Yeah this one won’t work through my little square HDMI switch.
Here is my years-long journey to 1:1 native VGA output on Wii (and others) on an LCD.
The result is a better image than I’d ever expected: it’s been a revelation. The image challenges my PVM for fidelity.
For an LCD to look its best requires the resolution of the output image to match the native resolution of the display. If it’s a little off it looks bad, if it’s a lot off then it looks shit. This is our real challenge! We’re trying to get the image into 640x480 with as little scaling and processing as possible.
Why Target VGA?
640x480 resolution is a good fit for a wide range of consoles: from those that output 240p, through those that maxed out at 480p, to newer consoles quite capable of higher resolutions that still have an option to output at “low” 480p.
VGA on TV?
As a reminder we are using VGA on TVs for a number of reasons:
- well supported “standard” connection
- no image processing!
- no overscan!
- we can control positioning/size precisely
Basically we’re using the TV as if it were a computer monitor.
Dreamcast, Original Xbox, Xbox 360
- use a VGA cable (official or third-party)
- use a VGA cable (third-party)
- or use a HDMI to VGA adapter
Other Consoles with HDMI and 480p option
- use a HDMI to VGA adapter
Other Consoles without HDMI
- use cables and adapters to work around it
- 640x480p capable display
- needs VGA (or DVI?) input
- LCD TVs are mostly 20"
- Small LCDs ~5" (Raspberry Pi)
- prefer: IPS type
- Console to HDMI adapter
- quality varies
- prefer: one that specifies 480p output
- HDMI to VGA adapter
- quality varies
- prefer: one that has no black crush
- lag ~25ms (~1.5 frames)
- limited sound output options
- black border
- widescreen @ 800x480p
- raspberry pi screen?
There’s a hardware VGA mod for Wii, but it requires very fine soldering skills and a specific CFW software setup. It’s the only internal way to get VGA output, if you can handle the soldering and software.
That said, we’re going to get VGA using a much different approach. A bit of a hack/workaround.

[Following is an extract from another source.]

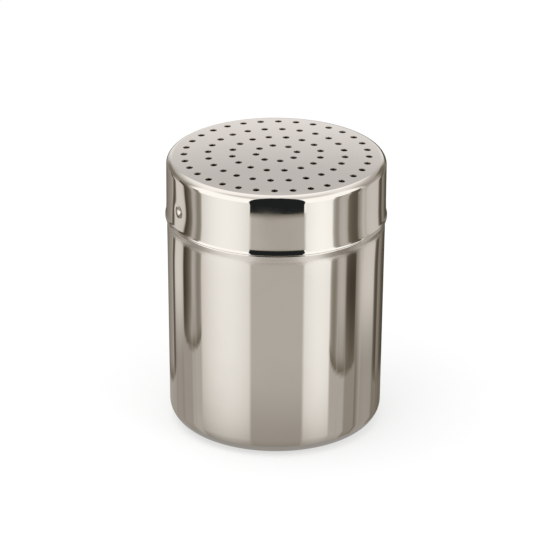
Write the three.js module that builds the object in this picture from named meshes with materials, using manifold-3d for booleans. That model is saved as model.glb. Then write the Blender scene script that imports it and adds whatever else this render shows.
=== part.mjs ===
// A spice shaker of polished steel sheet: a deep-drawn cup, and a perforated lid that locks on its neck
// with a two-lug bayonet. Millimetres, +Z up, origin at the middle of the cup's base on the table.

import * as THREE from "three";
import { mergeVertices, toCreasedNormals } from "three/addons/utils/BufferGeometryUtils.js";
import Module from "manifold-3d";

const wasm = await Module();
wasm.setup();

// The sheet and the fits
const sheet = 0.6;
const seatGap = 0.3; // the lid's lip over the cup's ledge
const neckClearance = 0.4; // the lid's skirt round the cup's neck, on the radius
const lugClearance = 0.35; // a lug in its groove
const rimClearance = 3.25; // the neck's rim under the start of the lid's shoulder

// The cup's wall and base
const wallInset = 0.1; // the wall's top stands in from the lid's skirt
const wallTaper = 0.8; // what the wall draws in on its way down, on the radius
const ledgeHeight = 70.1; // from the table to the ledge that the lid sits on
const baseCornerRadius = 6;
const standingWidth = 4.6; // the flat ring that the cup stands on, round its pressed-up middle
const recessDepth = 0.8;
const recessSlope = 2.5;

// The bead under the lid, and the neck that stands inside it
const beadReach = 0.35; // how far the bead stands out past the lid's skirt
const beadRise = 2.2; // height over which the wall swells into the bead
const beadCrown = 0.6;
const neckFillet = 0.3;

// The lid
const lidRadius = 35;
const lidHeight = 20.4; // from the lip's lower edge to the crown of the top
const shoulderRadius = 2.4;
const crownRise = 1.15; // how far the middle of the top stands above its edge
const flareHeight = 1.2;
const flareReach = 0.42;

// The perforation: evenly spaced rings of holes, each with as many holes more as the first has
const holeDiameter = 2;
const firstRingRadius = 6.6;
const lastRingInset = 5.6; // the last ring, in from the lid's skirt
const ringCount = 4;
const holesInFirstRing = 8;
const holeStartDegrees = 100.2;

// The bayonet: lugs pressed inwards in the skirt, and L-shaped grooves pressed in the neck
const lugCount = 2;
const lugMouthDiameter = 4.5;
const lugDepth = 1.5;
const lugHeight = 6.6; // from the lip's lower edge to the lug's middle
const lugStartDegrees = 208;
const lockTurnDegrees = 28; // the lid locks clockwise, seen from above

// One length by which every cutting shape runs past what it cuts
const overrun = 1;

// How finely round shapes are divided
const aroundSteps = 60;
const arcSteps = 6;
const crownSteps = 4;
const smallSteps = 4;
const tubeSides = 16;
const holeSides = 10;

// Places that follow from the sizes above
const wallTopRadius = lidRadius - wallInset;
const wallFootRadius = wallTopRadius - wallTaper;
const standingRadius = wallFootRadius - baseCornerRadius;
const recessRadius = standingRadius - standingWidth - recessSlope;
const beadRadius = lidRadius + beadReach;
const neckRadius = lidRadius - sheet - neckClearance;
const lipHeight = ledgeHeight + seatGap;
const crownHeight = lipHeight + lidHeight;
const rimHeight = crownHeight - crownRise - shoulderRadius - rimClearance;
const shoulderCentre = lidRadius - shoulderRadius;
const ringPitch = (lidRadius - lastRingInset - firstRingRadius) / (ringCount - 1);
const dimpleRadius = ((lugMouthDiameter / 2) ** 2 + lugDepth ** 2) / (2 * lugDepth);
const lugRadius = dimpleRadius + sheet;
const lugCentreRadius = lidRadius - lugDepth + dimpleRadius;
const lugCentreHeight = lipHeight + lugHeight;
const grooveRadius = lugRadius + lugClearance;
const creaseAngle = THREE.MathUtils.degToRad(30);

const steel = { color: 0xc9c4bd, metalness: 1, roughness: 0.22 };

// Points on a circular arc in the profile plane, where x is the radius and y is the height.
function arc(centreRadius, centreHeight, radius, fromDegrees, toDegrees, steps) {
  const points = [];
  for (let i = 0; i <= steps; i++) {
    const angle = THREE.MathUtils.degToRad(THREE.MathUtils.lerp(fromDegrees, toDegrees, i / steps));
    const x = centreRadius + radius * Math.cos(angle);
    const y = centreHeight + radius * Math.sin(angle);
    points.push(new THREE.Vector2(x, y));
  }
  return points;
}

// A curve between two points whose tangents are both upright at its ends.
function swell(fromRadius, fromHeight, toRadius, toHeight, steps) {
  const points = [];
  for (let i = 0; i <= steps; i++) {
    const share = i / steps;
    const x = THREE.MathUtils.lerp(fromRadius, toRadius, THREE.MathUtils.smoothstep(share, 0, 1));
    points.push(new THREE.Vector2(x, THREE.MathUtils.lerp(fromHeight, toHeight, share)));
  }
  return points;
}

// Drops points that lie on the one before.
function withoutRepeats(points) {
  return points.filter((point, i) => i === 0 || point.distanceTo(points[i - 1]) > sheet / 100);
}

// The closed profile of a pressed sheet: the outer face, then the same face moved in by the sheet's
// thickness along its own normal and walked back. The outer face runs with the sheet on its left.
function sheetProfile(outerFace) {
  const outer = withoutRepeats(outerFace);
  const inner = outer.map((point, i) => {
    const before = outer[Math.max(i - 1, 0)];
    const after = outer[Math.min(i + 1, outer.length - 1)];
    const along = after.clone().sub(before).normalize();
    const x = point.x === 0 ? 0 : point.x - along.y * sheet;
    return new THREE.Vector2(x, point.y + along.x * sheet);
  });
  return [...outer, ...inner.reverse(), outer[0]];
}

// A closed three.js geometry as a solid that can be joined and cut.
function solidFrom(geometry) {
  const bare = geometry.clone();
  bare.deleteAttribute("normal");
  bare.deleteAttribute("uv");
  const merged = mergeVertices(bare, sheet / 1000);
  const corners = merged.index.array;
  const triVerts = [];
  for (let i = 0; i < corners.length; i += 3) {
    const [a, b, c] = corners.slice(i, i + 3);
    if (a !== b && b !== c && c !== a) triVerts.push(a, b, c);
  }
  const vertProperties = merged.attributes.position.array;
  const mesh = new wasm.Mesh({ numProp: 3, vertProperties, triVerts: new Uint32Array(triVerts) });
  return new wasm.Manifold(mesh);
}

// The solid back as a geometry, smooth over its gentle edges.
function geometryFrom(solid) {
  const { vertProperties, triVerts } = solid.getMesh();
  const geometry = new THREE.BufferGeometry();
  geometry.setAttribute("position", new THREE.BufferAttribute(vertProperties, 3));
  geometry.setIndex(new THREE.BufferAttribute(triVerts, 1));
  return toCreasedNormals(geometry, creaseAngle);
}

// A profile turned round the Z axis.
function turned(profile) {
  return solidFrom(new THREE.LatheGeometry(profile, aroundSteps).rotateX(Math.PI / 2));
}

// An upright cylinder between two heights, round the axis through x and y.
function upright(radius, fromHeight, toHeight, x, y, sides) {
  const cylinder = new THREE.CylinderGeometry(radius, radius, toHeight - fromHeight, sides);
  cylinder.rotateX(Math.PI / 2);
  cylinder.translate(x, y, (fromHeight + toHeight) / 2);
  return solidFrom(cylinder);
}

// A ball on the circle where the lugs' centres run.
function lugBall(radius, degrees) {
  const angle = THREE.MathUtils.degToRad(degrees);
  const ball = new THREE.SphereGeometry(radius, tubeSides, tubeSides / 2).rotateX(Math.PI / 2);
  const x = lugCentreRadius * Math.cos(angle);
  const y = lugCentreRadius * Math.sin(angle);
  return solidFrom(ball.translate(x, y, lugCentreHeight));
}

// The path of a lug's centre round the neck while the lid turns.
class LockPath extends THREE.Curve {
  constructor(startDegrees) {
    super();
    this.startDegrees = startDegrees;
  }

  getPoint(share, target = new THREE.Vector3()) {
    const angle = THREE.MathUtils.degToRad(this.startDegrees - share * lockTurnDegrees);
    const x = lugCentreRadius * Math.cos(angle);
    const y = lugCentreRadius * Math.sin(angle);
    return target.set(x, y, lugCentreHeight);
  }
}

// What a ball of this radius sweeps while its lug comes down the neck and turns to the lock.
function lugSweep(radius, degrees) {
  const angle = THREE.MathUtils.degToRad(degrees);
  const x = lugCentreRadius * Math.cos(angle);
  const y = lugCentreRadius * Math.sin(angle);
  const entry = upright(radius, lugCentreHeight, rimHeight + overrun, x, y, tubeSides);
  const round = new THREE.Shape().absarc(0, 0, radius, 0, 2 * Math.PI);
  const lock = new THREE.ExtrudeGeometry(round, {
    extrudePath: new LockPath(degrees),
    steps: arcSteps,
    curveSegments: tubeSides / 2,
    bevelEnabled: false,
  });
  const ends = [lugBall(radius, degrees), lugBall(radius, degrees - lockTurnDegrees)];
  return wasm.Manifold.union([entry, solidFrom(lock), ...ends]);
}

// The angle of each lug, spread evenly from the first.
function lugAngles() {
  return Array.from({ length: lugCount }, (_, i) => lugStartDegrees + (i * 360) / lugCount);
}

// The cup's outer face, from the middle of its base to the rim of its neck.
function cupFace() {
  const swellFoot = ledgeHeight - beadCrown - beadRise;
  const crownFoot = ledgeHeight - beadCrown;
  return [
    new THREE.Vector2(0, recessDepth),
    new THREE.Vector2(recessRadius, recessDepth),
    new THREE.Vector2(recessRadius + recessSlope, 0),
    ...arc(standingRadius, baseCornerRadius, baseCornerRadius, -90, 0, arcSteps),
    ...swell(wallTopRadius, swellFoot, beadRadius, crownFoot, smallSteps),
    ...arc(beadRadius - beadCrown, crownFoot, beadCrown, 0, 90, smallSteps),
    ...arc(neckRadius + neckFillet, ledgeHeight + neckFillet, neckFillet, 270, 180, smallSteps / 2),
    new THREE.Vector2(neckRadius, rimHeight),
  ];
}

// The cup: one pressed sheet, with the bayonet grooves pressed inwards in its neck. Behind each groove
// the sheet stands proud inside the neck by the same amount.
function makeCup() {
  const neck = upright(neckRadius - sheet / 2, ledgeHeight, rimHeight, 0, 0, aroundSteps);
  const ridges = lugAngles().map((degrees) => lugSweep(grooveRadius + sheet, degrees).intersect(neck));
  const grooves = lugAngles().map((degrees) => lugSweep(grooveRadius, degrees));
  const shell = turned(sheetProfile(cupFace()));
  return wasm.Manifold.union([shell, ...ridges]).subtract(wasm.Manifold.union(grooves));
}

// The lid's outer face, from its lip up to the crown of its top.
function lidFace() {
  const edgeSlope = Math.atan((2 * crownRise) / shoulderCentre);
  const edgeRadius = shoulderCentre + shoulderRadius * Math.sin(edgeSlope);
  const shoulderHeight = crownHeight - crownRise - shoulderRadius * Math.cos(edgeSlope);
  const crown = [];
  for (let i = 0; i < crownSteps; i++) {
    const share = i / crownSteps;
    crown.push(new THREE.Vector2(edgeRadius * share, crownHeight - crownRise * share ** 2));
  }
  const shoulderEnd = 90 - THREE.MathUtils.radToDeg(edgeSlope);
  const flareRadius = (flareHeight ** 2 + flareReach ** 2) / (2 * flareReach);
  const flareTurn = THREE.MathUtils.radToDeg(Math.asin(flareHeight / flareRadius));
  const flareTop = lipHeight + flareHeight;
  return [
    ...arc(lidRadius + flareRadius, flareTop, flareRadius, 180 + flareTurn, 180, smallSteps),
    ...arc(shoulderCentre, shoulderHeight, shoulderRadius, 0, shoulderEnd, arcSteps),
    ...crown.reverse(),
  ];
}

// All the holes of the perforation as one cutting solid.
function perforation() {
  const holes = [];
  for (let ring = 0; ring < ringCount; ring++) {
    const count = holesInFirstRing * (ring + 1);
    const radius = firstRingRadius + ring * ringPitch;
    for (let i = 0; i < count; i++) {
      const angle = THREE.MathUtils.degToRad(holeStartDegrees + (i * 360) / count);
      const x = radius * Math.cos(angle);
      const y = radius * Math.sin(angle);
      const foot = crownHeight - crownRise - sheet - overrun;
      holes.push(upright(holeDiameter / 2, foot, crownHeight + overrun, x, y, holeSides));
    }
  }
  return wasm.Manifold.union(holes);
}

// The lid: one pressed sheet, with the lugs pressed inwards in its skirt, the top pierced and the lip
// trimmed level.
function makeLid() {
  const core = upright(lidRadius - sheet / 2, lipHeight, crownHeight, 0, 0, aroundSteps);
  const lugs = lugAngles().map((degrees) => lugBall(lugRadius, degrees).intersect(core));
  const dimples = lugAngles().map((degrees) => lugBall(dimpleRadius, degrees));
  const shell = turned(sheetProfile(lidFace()));
  const pressed = wasm.Manifold.union([shell, ...lugs]).subtract(wasm.Manifold.union(dimples));
  return pressed.subtract(perforation()).trimByPlane([0, 0, 1], lipHeight);
}

// A named piece of the shaker.
function piece(name, solid) {
  const mesh = new THREE.Mesh(geometryFrom(solid), new THREE.MeshStandardMaterial(steel));
  mesh.name = name;
  return mesh;
}

const shaker = new THREE.Group();
shaker.add(piece("cup", makeCup()), piece("lid", makeLid()));

export default shaker;
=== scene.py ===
"""A spice shaker of polished steel sheet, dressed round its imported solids.

The shaker is two pressings: a deep-drawn cup, and a perforated lid that locks on the cup's neck with a
two-lug bayonet. Each pressing is a surface worked out as whole arrays: a meridian turned round the Z
axis and pressed in or out by a function of the angle and the height. Lengths are metres. A depth in
the sheet is 0 on its outer face and the sheet's thickness on its inner face.
"""

import logging
import math
from dataclasses import dataclass, field
from enum import Enum
from typing import Any, Optional, Union

import bmesh
import bpy
import numpy as np
from mathutils import Matrix, Vector


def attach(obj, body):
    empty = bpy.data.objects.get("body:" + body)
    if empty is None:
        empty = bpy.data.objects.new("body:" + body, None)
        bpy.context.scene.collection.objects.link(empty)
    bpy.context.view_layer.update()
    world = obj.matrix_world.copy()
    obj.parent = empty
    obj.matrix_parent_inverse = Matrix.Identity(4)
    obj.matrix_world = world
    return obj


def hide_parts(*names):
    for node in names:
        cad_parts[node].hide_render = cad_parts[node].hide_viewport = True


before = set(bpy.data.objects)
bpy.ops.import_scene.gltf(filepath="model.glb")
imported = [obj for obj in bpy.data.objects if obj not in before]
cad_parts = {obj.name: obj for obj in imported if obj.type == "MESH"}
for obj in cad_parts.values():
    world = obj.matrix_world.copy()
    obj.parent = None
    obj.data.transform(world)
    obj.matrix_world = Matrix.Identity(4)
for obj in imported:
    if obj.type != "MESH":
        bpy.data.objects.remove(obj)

log = logging.getLogger("spice_shaker")

MM = 0.001
TURN = 2 * math.pi
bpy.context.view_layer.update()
WHITE = (1.0, 1.0, 1.0, 1.0)
SATIN = 0.5
SHEARED = 1.0
BEHIND = 180  # the azimuth straight behind the shaker, in degrees
SAME_POINT = 0.01 * MM
EDGE_STEPS = 8

Array = np.ndarray
Amount = Union[Array, float]
Colour = tuple[float, float, float]


class Ray(Enum):
    """The outputs of a Light Path node that this script asks for."""

    CAMERA = "Is Camera Ray"
    GLOSSY = "Is Glossy Ray"
    TRANSMISSION = "Is Transmission Ray"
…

- Wii > HDMI > VGA > Display
the following software setup trick is the key discovery in all of this!
- Set the Wii to 480p and 4:3
- Launch the Not64 emulator to its menu
- Auto Adjust the VGA input of your TV
That’s it! Quit and enjoy native 640x480 output on your Wii.

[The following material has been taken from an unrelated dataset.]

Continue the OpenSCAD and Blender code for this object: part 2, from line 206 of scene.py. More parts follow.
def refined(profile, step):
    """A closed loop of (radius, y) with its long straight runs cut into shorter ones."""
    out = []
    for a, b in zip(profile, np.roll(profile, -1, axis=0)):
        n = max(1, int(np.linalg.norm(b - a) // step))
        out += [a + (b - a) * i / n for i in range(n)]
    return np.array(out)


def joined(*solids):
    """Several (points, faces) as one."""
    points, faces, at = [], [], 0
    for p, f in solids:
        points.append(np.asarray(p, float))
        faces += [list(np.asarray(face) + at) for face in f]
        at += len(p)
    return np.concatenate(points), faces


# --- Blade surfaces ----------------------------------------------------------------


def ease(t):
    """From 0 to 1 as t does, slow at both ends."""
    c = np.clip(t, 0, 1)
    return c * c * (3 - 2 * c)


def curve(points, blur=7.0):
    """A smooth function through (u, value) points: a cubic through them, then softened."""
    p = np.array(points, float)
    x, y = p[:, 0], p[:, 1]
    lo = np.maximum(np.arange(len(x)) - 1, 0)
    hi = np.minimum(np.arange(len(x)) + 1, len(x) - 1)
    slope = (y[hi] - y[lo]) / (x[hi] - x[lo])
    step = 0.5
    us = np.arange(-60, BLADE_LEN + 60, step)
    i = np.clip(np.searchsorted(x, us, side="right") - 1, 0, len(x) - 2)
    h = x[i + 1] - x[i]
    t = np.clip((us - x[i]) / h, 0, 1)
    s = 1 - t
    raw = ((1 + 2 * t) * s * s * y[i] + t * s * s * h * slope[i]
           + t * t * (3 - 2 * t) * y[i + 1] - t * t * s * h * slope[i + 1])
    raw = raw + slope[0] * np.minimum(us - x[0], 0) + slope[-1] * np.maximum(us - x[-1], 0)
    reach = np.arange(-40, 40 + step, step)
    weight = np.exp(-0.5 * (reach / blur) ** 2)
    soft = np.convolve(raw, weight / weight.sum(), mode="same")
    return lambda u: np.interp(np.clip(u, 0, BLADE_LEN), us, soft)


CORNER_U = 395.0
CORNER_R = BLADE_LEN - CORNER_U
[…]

- although the Wii outputs 480p it’s a little more complicated than that
- the maximum internal resolution of the Wii is 704x480 (true EDTV) and the active area a game chooses to use can be anything up to that size (example: the Wii System Menu uses only the centre 686x456 pixels)

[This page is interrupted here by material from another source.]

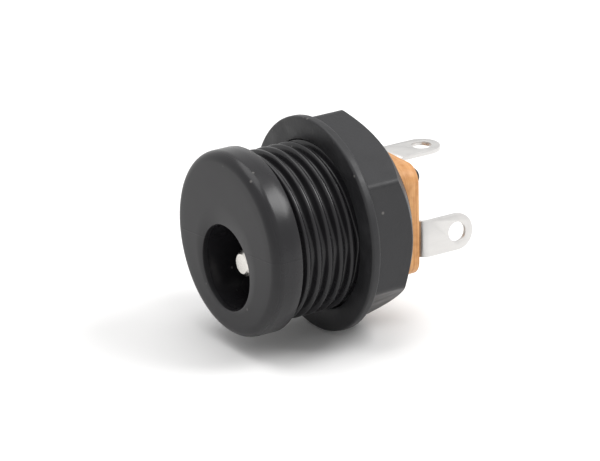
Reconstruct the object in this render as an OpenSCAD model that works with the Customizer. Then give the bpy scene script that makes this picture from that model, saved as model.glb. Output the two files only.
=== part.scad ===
// Panel-mount DC barrel jack with a hex nut and three solder tags.
// Frame: the barrel runs along +Y, the panel seat is at y = 0, the plug enters from -Y, +Z is up.

/* [Housing] */
// Diameter of the front flange
flange_d = 14; // [13.8:0.1:16]
// Thickness of the front flange
flange_t = 2.35; // [1.6:0.05:4]
// Rounding of the flange's front edge
flange_round = 0.8; // [0.2:0.05:1.2]
// Small bevel on the flange's rear edge
flange_bevel = 0.15; // [0.05:0.05:0.25]
// Outside diameter of the threaded barrel
barrel_d = 12.8; // [12.4:0.05:13.2]
// Length of the barrel behind the panel seat
barrel_len = 10.3; // [9.8:0.1:14]
// Lead-in bevel at the end of the barrel
barrel_bevel = 0.66; // [0.2:0.02:0.9]

/* [Socket] */
// Diameter of the plug hole
socket_d = 6.5; // [6:0.1:7]
// Drop of the plug hole below the barrel's axis
socket_drop = 1.75; // [1.4:0.05:2]
// Thickness of the shoulder at the back of the plug hole
shoulder_t = 1; // [0.5:0.1:1.5]
// Diameter of the hole through the shoulder
shoulder_hole_d = 4.6; // [4.4:0.1:4.9]
// Outside diameter of the plug that the springs are set for
plug_d = 5.5; // [5:0.05:5.8]

/* [Centre pin] */
// Diameter of the centre pin
pin_d = 2; // [1.3:0.05:2.5]
// Depth of the pin's tip below the flange's face
pin_recess = 1.35; // [0.5:0.05:3]
// Bevel around the pin's tip
pin_bevel = 0.25; // [0.1:0.05:0.4]
// Diameter of the collar that seats on the terminal plate
collar_d = 3.6; // [3:0.1:4.2]
// Thickness of the collar
collar_t = 1; // [0.5:0.1:2]
// Diameter of the riveted shank
shank_d = 1.5; // [1:0.05:1.7]
// Diameter of the peened head
peen_d = 2.4; // [2:0.1:2.6]
// Height of the peened head
peen_h = 0.45; // [0.3:0.05:0.8]

/* [Terminal plate] */
// Side of the square terminal plate
plate_side = 8.7; // [8.4:0.1:9.4]
// Corner radius of the terminal plate
plate_corner = 1.3; // [0.5:0.1:1.5]
// Thickness of the terminal plate
plate_t = 1.5; // [1:0.1:2.5]
// Clearance of the folded strips in the plate's slots
slot_gap = 0.1; // [0.05:0.01:0.15]
// Radial clearance around the rivet shank and the heat stakes
rivet_gap = 0.03; // [0.02:0.01:0.06]
// Diameter of the heat stakes
stake_d = 1; // [0.8:0.05:1.1]
// Sideways distance of the heat stakes from the axis
stake_x = 3.5; // [3.4:0.05:3.6]
// Height of the heat stakes above and below the axis
stake_z = 3.4; // [3.3:0.05:3.5]
// Diameter of the domed heads on the heat stakes
stake_head_d = 1.3; // [1.2:0.05:1.4]
// Height of the domed heads on the heat stakes
stake_head_h = 0.45; // [0.3:0.05:0.6]

/* [Solder tags] */
// Thickness of the tag strip
strip_t = 0.3; // [0.2:0.05:0.4]
// Width of the tags
tag_w = 2.8; // [2.2:0.1:3]
// Diameter of the wire hole
tag_hole_d = 1.5; // [1:0.1:1.6]
// Distance of the wire hole behind the terminal plate
tag_hole_back = 3.2; // [2.6:0.1:5]
// Outside radius of the fold between foot and tag
fold_r = 0.75; // [0.5:0.05:1]
// Distance of the side tags from the pin's axis
side_tag_out = 4.5; // [4.2:0.1:5]
// Height of the top tag above the barrel's axis
top_tag_up = 4; // [3.8:0.1:5]
// Turn of the pin's tag about the pin
pin_tag_turn = 5; // [0:1:8]
// Height of the switch tag's centre line above the pin's axis
switch_tag_rise = 0.55; // [0.3:0.05:0.7]

/* [Springs] */
// Width of the sleeve spring
spring_w = 2.4; // [2:0.1:2.6]
// Height of the sleeve spring where it leaves the plate
spring_up = 2.45; // [2.4:0.05:2.5]
// Length of the straight run in front of the plate
spring_straight = 1.7; // [1:0.1:2.5]
// Distance of the contact bend behind the panel seat
contact_y = 3.4; // [3:0.1:4.2]
// Bite of the contact bend into the plug's path
contact_bite = 0.4; // [0.2:0.05:0.6]
// Length of the turned-up lead-in
lead_in = 1.5; // [1:0.1:1.9]
// Rise of the turned-up lead-in
lead_rise = 0.9; // [0.5:0.05:1.1]
// Bend radius at the contact point
contact_bend = 0.8; // [0.4:0.1:1]
// Bend radius where the spring starts to slope
run_bend = 1; // [0.5:0.1:2]
// Width of the switch contact's arm
arm_w = 1.2; // [1:0.05:1.3]
// Sideways place of the arm's centre line
arm_x = 3; // [2.9:0.05:3.1]
// Distance of the switch finger's front edge behind the panel seat
finger_y = 6.9; // [6.6:0.1:7.4]
// Width of the switch finger along the barrel
finger_w = 0.8; // [0.5:0.1:1.2]
// Gap between the finger and the sleeve spring
finger_gap = 0.05; // [0.03:0.01:0.08]

/* [Spring pocket] */
// Floor of the pocket above the barrel's axis
pocket_low = 1.1; // [1:0.05:1.2]
// Ceiling of the pocket above the barrel's axis
pocket_high = 3.1; // [2.9:0.05:3.3]
// Front end of the pocket behind the panel seat
pocket_front = 1.2; // [0.8:0.1:1.6]
// Side clearance of the contacts in the pocket
pocket_side = 0.25; // [0.15:0.05:0.3]

/* [Hex nut] */
// Distance of the nut's front face behind the panel seat
nut_y = 5.2; // [0.5:0.1:5.6]
// Diameter of the washer rim
rim_d = 16.3; // [16:0.1:18]
// Thickness of the washer rim
rim_t = 0.75; // [0.5:0.05:1]
// Rounding of the rim's edges
rim_round = 0.2; // [0.1:0.02:0.3]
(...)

- the reason we use Not64 is that it has been confirmed to use the full 704x480 area
- therefore: after setup, in most games, you’ll notice varying degrees of black border on the top/bottom or left/right of the image, sometimes both, that’s normal and to be expected
- Auto Adjust sets the correct vertical and horizontal size and position for the image
Adjusting to anything other than a full area is something you can get away with on a CRT (in fact it’s mostly automatic), but on an LCD this will result in an uneven, scaled image that is not pixel-aligned.
Exceptions that require their own Auto Adjust
240p Test Suite: Auto Adjust to get the correct results (you can force 480p by editing the settings file)
Emulation: Auto Adjust per-game for emulated titles, eg. Metal Slug Anthology, or RetroArch.
Couldn’t you also use a component to dsub-15 adapter? Most VGA stuff will take ypbpr over dsub and if not there are transcoders. This way you avoid sampling phase issues of doing digital (console) -> analog -> digital (hdmi adapter) -> analog -> digital (display)
Sadly this VGA TV (20PFL4122) doesn’t support component over VGA. No idea why.
My other VGA TV (20PF4121) does support component over VGA, but it applies scaling and overscan.
Interested in a transcoder. Any recommendations?
I’ve heard good things about this one from an ebay seller in NZ: https://www.ebay.com/itm/174151197806
He designed them for VGA CRT monitors.
Thanks! I’ll put one of those on the shopping list.
M2’s ESP RaDe port looks incredible on a VGA monitor if you dial in certain display settings in the game’s option menu.